I get my heart broken everyday knowing that there are sex-trafficked girls in Thailand as well as America.
My stomach still shudders when people say: “There are starving kids in Africa”.
I remember seeing the faces of neglected youth in Romania and how much they look like the youth here.
I get freaked out that Thai massages cost $100/hr in America and less than $2/hr in friggin’ THAILAND!
But instead of turning over tables, I sipped my diet Coke, “Oh… I work for a non-profit.”
As the barrage of questions start, I pray to God for understanding and grace. Not for them, but for me. As much as I want to separate myself from all of America, I can’t. I can no longer claim ignorance, but I can’t claim to be better than those who haven’t been through what I’ve been through.
So I remember that I was asked to give ALL of my life to Christ, not just the exciting parts of it.

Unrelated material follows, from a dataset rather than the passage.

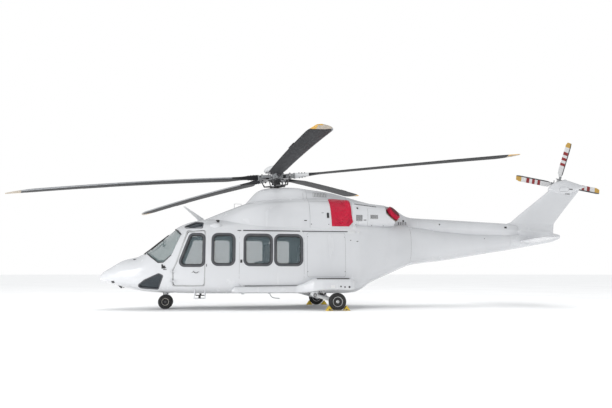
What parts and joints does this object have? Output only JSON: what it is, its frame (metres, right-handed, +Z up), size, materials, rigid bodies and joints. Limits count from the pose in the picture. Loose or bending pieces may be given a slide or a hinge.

I have to give the small talk, the time it takes to correct misunderstandings, the listening to people vent about how bad Christians are, and being a witness.
Being a witness to what God has done, does, and will continue to do is what I was called to be when I became a Son of God.
And in living that testimony, I have faith that God can/will change my heart, and in turn change minds, and redeem His kingdom.
That’s what I do.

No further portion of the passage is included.